When it comes to the gospel for today, from St Mark, the tension that is portrayed is that between Jesus and his mission to preach the kingdom of God and his loyalty to his family. The crowds are swarming around Jesus and his family are naturally concerned for him, but he is clear that his focus is on preaching the kingdom of God. Jesus even goes on to say, it is doing the will of God that makes someone part of his family, ‘Here are my mother and my brothers! Whoever does the will of God is my brother and sister and mother’.
This singularity of focus appears rather abrupt in the context of what is probably the natural concern of the family for the safety and well-being of Jesus. But there is a radicality to Jesus which it is important for us not to try and tame. All things and people are to be subservient to God, for Jesus, nothing and no one is to get in the way of this focus. Not even, the family: ‘Let the dead bury their dead’.

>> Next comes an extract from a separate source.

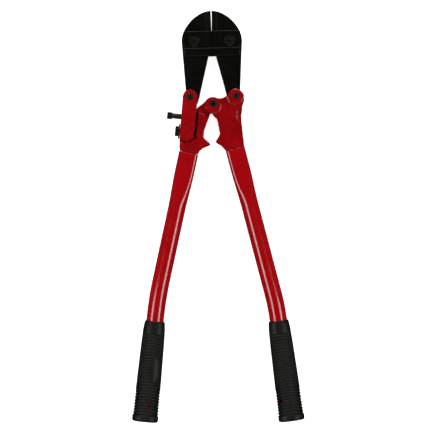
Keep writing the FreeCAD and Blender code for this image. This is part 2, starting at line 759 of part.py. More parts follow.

At root the tension that we find in the scriptures between loyalty and honouring one’s family and the single minded focus on God is to be understood in terms of how we order our priorities. It is clear that the radicality of focus of Jesus is based on the fact that his focus is on a what we might call a ‘heaven focused earth’. What do I mean by that? Well, Jesus is not otherworldly, as he is sometimes depicted in pious paintings that I am sure many of us have seen. No, Jesus is very firmly rooted in the ordinary life of living on earth. His very incarnation bears ample witness to the fact that the way that God is present to us in Jesus is from within the reality that we all know. However, Jesus’s presence to us within this reality is not simply to leave it as it is. No, his presence to us in this earthly reality is to transform it into the heavenly reality to which it is destined to become. In other words, heaven and earth are not meant to be held apart as if they belong to two separate realms, they are meant to interpenetrate one another, with heaven transforming earth into the kingdom which Jesus came to preach.
The consequence of this interpenetration of heaven and earth creates a tension that we see clearly in many passages of the Bible, between the here and now and the still yet to come. Most of the parables have this type of tension within them and the ministry of Jesus is continually adverting to the fact that the kingdom is already here and still yet to come. This constitutive tension between the two dimensions of the kingdom, means that heaven is always coming to us through the presence of the Holy Spirit to transform us. Refusal to allow the Holy Spirit to transform us, is effectively, refusal to allow God to be our God, and so the harsh words reserved by Jesus for those who ‘blaspheme against the Holy Spirit’ should be understood in this light.
Such an ordering of earth to its heavenly destiny helps us to understand other passages such as those of Matthew 22.30 which speak of the fact that, ‘At the resurrection people will neither marry nor be given in marriage, they will be like the angels in heaven’. In other words, the family to which our earthly lives are called to is the universal family of all, united in Christ to the praise of the Father in the power of the Holy Spirit. So, however we live our family lives here and now on earth, we should do so in ways which open them to their transformation into the heavenly family to which we all belong as adopted sons and daughters of the Father in our Lord Jesus Christ.
In the name of the Father and of the Son and of the Holy Spirit. Amen.